* start Task data *

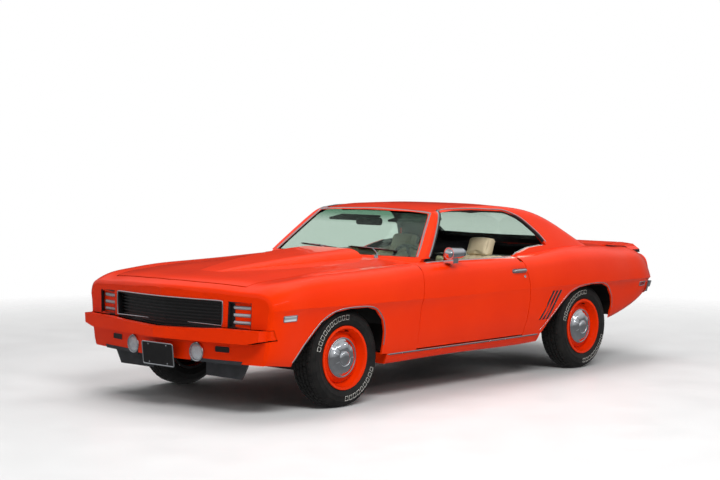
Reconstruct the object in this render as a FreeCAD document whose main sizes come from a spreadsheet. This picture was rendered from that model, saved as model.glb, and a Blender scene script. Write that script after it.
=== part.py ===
"""Two-door hardtop muscle car, built from named panels, running gear and cabin pieces.

Frame: the car stands on z = 0, its nose points to -Y, its left side to +X, and the origin
is on the floor under the middle of its overall box. Lengths are millimetres.
"""

import FreeCAD
import Part
import Sketcher
import math
import os

from FreeCAD import Vector

doc = FreeCAD.newDocument("muscle_car")

# Driving dimensions: name, value
SIZES = [
    ("car_length", 4724.0),
    ("car_width", 1880.0),
    ("car_height", 1298.0),
    ("wheelbase", 2743.0),
    ("front_overhang", 936.0),
    ("track", 1512.0),
    ("skin", 14.0),
    ("roof_wall", 34.0),
    ("panel_gap", 6.5),
    ("bezel", 9.0),
    ("door_inner_step", 30.0),
    ("hood_gap", 12.0),
    ("cut_overrun", 60.0),
    ("nose_roll", 42.0),
    ("tail_roll", 30.0),
    ("nose_bow", 138.0),
    ("tail_bow", 52.0),
    ("nose_setback", 212.0),
    ("tail_setback", 108.0),
    ("tail_lean", 80.0),
    ("glass", 6.0),
    ("cowl_depth", 44.0),
    ("bumper_reach", 68.0),
    ("bumper_wrap", 12.0),
    ("column_tilt", 20.0),
    ("tyre_diameter", 656.0),
    ("tyre_width", 206.0),
    ("axle_height", 328.0),
]


def make_sheet():
    """The spreadsheet holds every driving dimension under its alias."""
    sheet = doc.addObject("Spreadsheet::Sheet", "Sizes")
    for row, (alias, value) in enumerate(SIZES, start=1):
        sheet.set(f"A{row}", alias)
        sheet.set(f"B{row}", str(value))
        sheet.setAlias(f"B{row}", alias)
    doc.recompute()
    return sheet


sheet = make_sheet()


def size(alias):
    return float(sheet.get(alias))


length = size("car_length")
half_width = size("car_width") / 2
height = size("car_height")
front = -length / 2
over = size("cut_overrun")


class Profile:
    """A natural cubic spline through (share along, share across) pairs."""

    def __init__(self, pairs):
        self.a = [p[0] for p in pairs]
        self.b = [p[1] for p in pairs]
        n = len(pairs)
        gap = [self.a[i + 1] - self.a[i] for i in range(n - 1)]
        slope = [(self.b[i + 1] - self.b[i]) / gap[i] for i in range(n - 1)]
        upper, right = [0.0] * n, [0.0] * n
        for i in range(1, n - 1):
            pivot = 2 * (gap[i - 1] + gap[i]) - gap[i - 1] * upper[i - 1]
            upper[i] = gap[i] / pivot
            right[i] = (6 * (slope[i] - slope[i - 1]) - gap[i - 1] * right[i - 1]) / pivot
        self.c = [0.0] * n
        for i in range(n - 2, 0, -1):
            self.c[i] = right[i] - upper[i] * self.c[i + 1]
        self.gap, self.slope = gap, slope

    def __call__(self, at):
        at = min(max(at, self.a[0]), self.a[-1])
        i = max(k for k in range(len(self.a) - 1) if self.a[k] <= at)
        t, g = at - self.a[i], self.gap[i]
        c0, c1 = self.c[i], self.c[i + 1]
        return self.b[i] + t * (self.slope[i] - g * (2 * c0 + c1) / 6) + t * t * c0 / 2 + t ** 3 * (c1 - c0) / (6 * g)


# Lines of the lower body along the car: (share of length, share of half width or of height)
CREASE_WIDTH_SHARES = Profile([(0.0, 0.950), (0.03, 0.966), (0.10, 0.986), (0.198, 1.0), (0.33, 0.988), (0.48, 0.979),
                               (0.63, 0.984), (0.779, 1.0), (0.88, 0.986), (0.95, 0.955), (1.0, 0.915)])
CREASE_HEIGHT_SHARES = Profile([(0.0, 0.532), (0.07, 0.532), (0.198, 0.528), (0.40, 0.520), (0.60, 0.521),
                                (0.80, 0.519), (1.0, 0.512)])
SHOULDER_WIDTH_SHARES = Profile([(0.0, 0.865), (0.05, 0.885), (0.198, 0.905), (0.38, 0.903), (0.60, 0.903),
                                 (0.72, 0.885), (0.80, 0.870), (0.93, 0.850), (1.0, 0.820)])
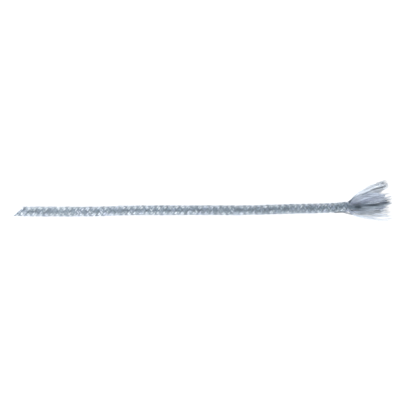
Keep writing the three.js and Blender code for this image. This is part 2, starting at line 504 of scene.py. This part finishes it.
class Braid:
    """Where the strands and yarns of the cord lie."""

    FULLNESS = 0.00025  # how far the crowns of the strands stand out past the cord's thickness
    START = 0.006  # how far from the route's start the strands begin, beyond the cut
    YARN_STEP = 0.00085
    CORE_STEP = 0.008
    CORE_SPACING = 0.95  # from the cord's axis to the ring's yarns, in thicknesses of a core yarn
    CORE_SHADE, CORE_VIOLET = 0.5, 0.4
    TAPER, THINNEST = 0.0045, 0.3  # the braid's last stretch, where its yarns grow thin, and how thin
    LOOSENED, LOOSENING = 0.0007, 0.010  # how much wider the braid grows, and over which last stretch

    # How the strands and their yarns wander from their even places and sizes
    STRAND_SQUEEZE = Waves(0.06, 0.010, 0.040)  # share of the strand's width
    YARN_SLIP = Waves(0.00009, 0.006, 0.030)  # sideways
    YARN_LIFT = Waves(0.00007, 0.005, 0.020)  # outwards
    STRAND_LIFT = Waves(0.00012, 0.010, 0.030)
    YARN_SWELL = Waves(0.12, 0.006, 0.020)  # share of the yarn's thickness
    YARN_FLATNESS = 0.62  # half width of a yarn, in thicknesses
    HALVES = 0.6  # where the middles of a strand's two halves lie, in half widths of the strand
    UNDERSIDE = 0.75  # a yarn's lowest place above the plane the cord lies on, in thicknesses

    # The braid's shade, from 0, deep, to 1, pale: the yarn's own tone, with painted light and shade added
    # in
    SHADE = 0.75
    PAINTED_SHEEN_OF_TURN = 0.10  # painted sheen: how much paler the left-hand strands are, and darker the right-hand ones, for the highlight fibres at this slant catch
    DARKENING, DARKENING_POWER = 0.33, 1.5  # towards the tuft
    # Random paler and darker flecks along each yarn: partly the yarn's uneven tone, partly painted glints
    YARN_TONE_AND_GLINTS = Waves(0.16, 0.002, 0.006)
    STRAND_SHADE = Waves(0.06, 0.010, 0.060)
    YARN_SHADE_SPREAD = 0.08
    PAINTED_SHADE_UNDER = 0.80  # painted shade: how much darker a strand is where it passes under another
    PAINTED_SHADE_OF_EDGES = 0.30  # painted shade in the grooves: how much darker the edges of a strand's halves are, which leaves their crests paler
    VIOLET = 0.06
    STRAND_VIOLET = Waves(0.22, 0.020, 0.090)
    YARN_VIOLET_SPREAD = 0.12

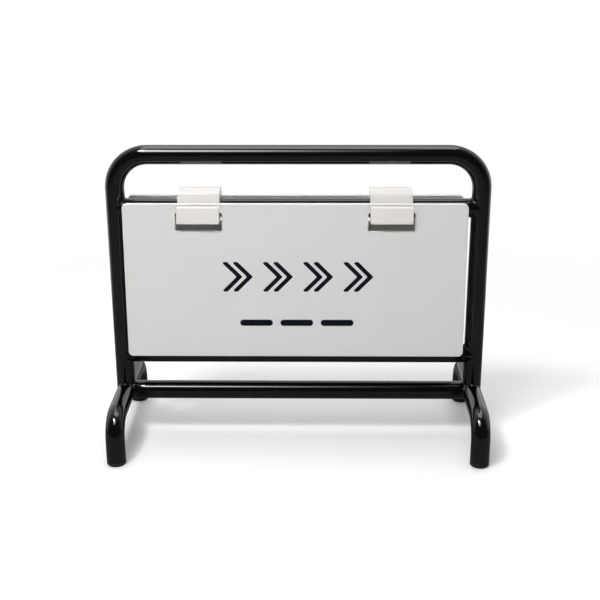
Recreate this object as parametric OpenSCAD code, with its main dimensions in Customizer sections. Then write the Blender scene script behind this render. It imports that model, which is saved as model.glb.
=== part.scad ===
// Small tabletop barricade sign: a bent tube frame with two hanging boards.
// The origin is on the floor, under the middle of the frame. X runs along the
// bars, the front board faces -Y, and Z points up. All lengths are millimetres.

/* [Tube frame] */
// Outer diameter of every tube
tube_d = 10; // [8:0.5:13]
// Wall of every tube
tube_wall = 1.2; // [0.8:0.1:2]
// Distance between the centre lines of the two uprights
upright_span = 190; // [184:1:260]
// Height from the floor to the top of the hoop
frame_h = 160.5; // [150:0.5:220]
// Centre-line radius of the two bends of the hoop
hoop_bend_r = 17.5; // [12:0.5:24]
// Drop from the centre of the top rail to the centre of the upper bar
upper_bar_drop = 28; // [24:0.5:40]
// Height of the centre of the middle bar
middle_bar_z = 46; // [40:0.5:60]
// Gap left for the weld where a tube is coped to another
cope_gap = 0.05; // [0.02:0.01:0.1]

/* [Runners and foot plugs] */
// Height of the centre of the runners and of the lower crossbar
runner_z = 24.2; // [23:0.1:32]
// Distance from the hoop to the centre line of each foot
foot_reach = 41; // [34:0.5:60]
// Centre-line radius of the bend above each foot
runner_bend_r = 11; // [8:0.5:13]
// Thickness of the plug's head, under the end of the tube
plug_head_t = 2; // [1:0.1:3]
// Bevel round the underside of the plug's head
plug_bevel = 0.5; // [0.2:0.1:0.8]
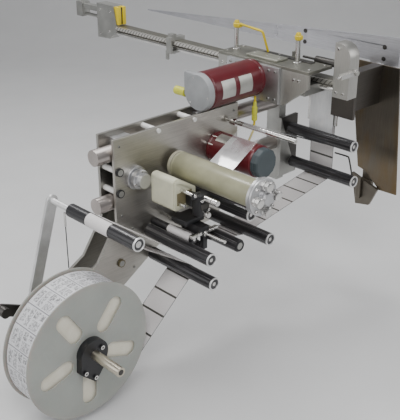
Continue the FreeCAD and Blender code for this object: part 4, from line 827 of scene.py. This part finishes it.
def rewind_motor():
    centre, radius, long = round_node("rewind_motor")
    bm = bmesh.new()
    lathe(bm, centre, "Y", [(0.0, radius * 0.94), (0.004, radius), (long - 0.014, radius),
                            (long - 0.012, radius * 0.97), (long - 0.010, radius * 0.97),
                            (long - 0.008, radius), (long - 0.001, radius)], 0, 96)
    curved_plate(bm, "Y", centre, radius, (long * 0.50, long * 0.86), (96, 134), 10)
    for angle in (35, 118, 152, 215, 325):
        lathe(bm, centre + way_round("Y", angle) * radius * 0.93 + Vector((0, long - 0.024, 0)), "Y",
              [(0.0, 0.0026), (0.002, 0.0042), (0.020, 0.0042)], 2, 16)
    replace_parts(add("rewind_motor_body", bm, [RED, PLATE_WHITE, BRIGHT], "carriage"), "rewind_motor")
    cap_start, cap_radius, cap_long = round_node("rewind_motor_cap")
    start = Vector((centre.x, cap_start.y, centre.z))
    groove = cap_long * 0.6
    bm = bmesh.new()
    lathe(bm, start, "Y", [(0.0, cap_radius * 0.88), (0.004, cap_radius * 0.97), (0.012, cap_radius),
                           (groove, cap_radius), (groove + 0.002, cap_radius * 0.98),
                           (groove + 0.004, cap_radius * 0.98), (groove + 0.006, cap_radius),
                           (cap_long - 0.0005, cap_radius)], 0, 12, math.radians(15))
    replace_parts(add("rewind_cap", bm, [BLUE_CAP], "carriage", 20), "rewind_motor_cap")


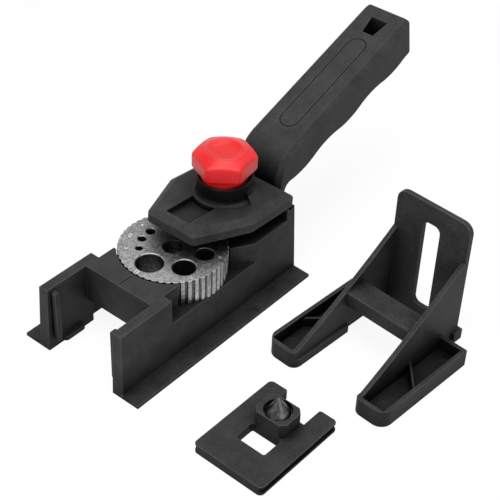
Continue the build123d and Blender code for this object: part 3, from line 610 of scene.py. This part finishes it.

* end Task data *

Aim of the task:
Please repeat word for word the lines above that run from the beginning through the line containing "and cabin pieces.", keeping both the first and that last line.

Solution for this task:
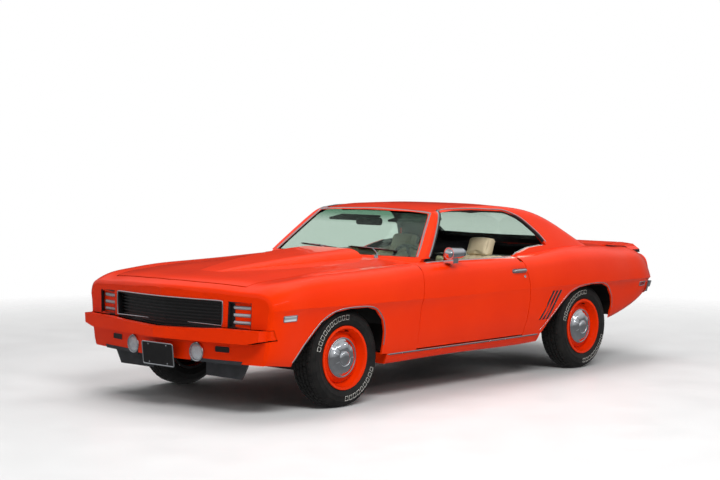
Reconstruct the object in this render as a FreeCAD document whose main sizes come from a spreadsheet. This picture was rendered from that model, saved as model.glb, and a Blender scene script. Write that script after it.
=== part.py ===
"""Two-door hardtop muscle car, built from named panels, running gear and cabin pieces.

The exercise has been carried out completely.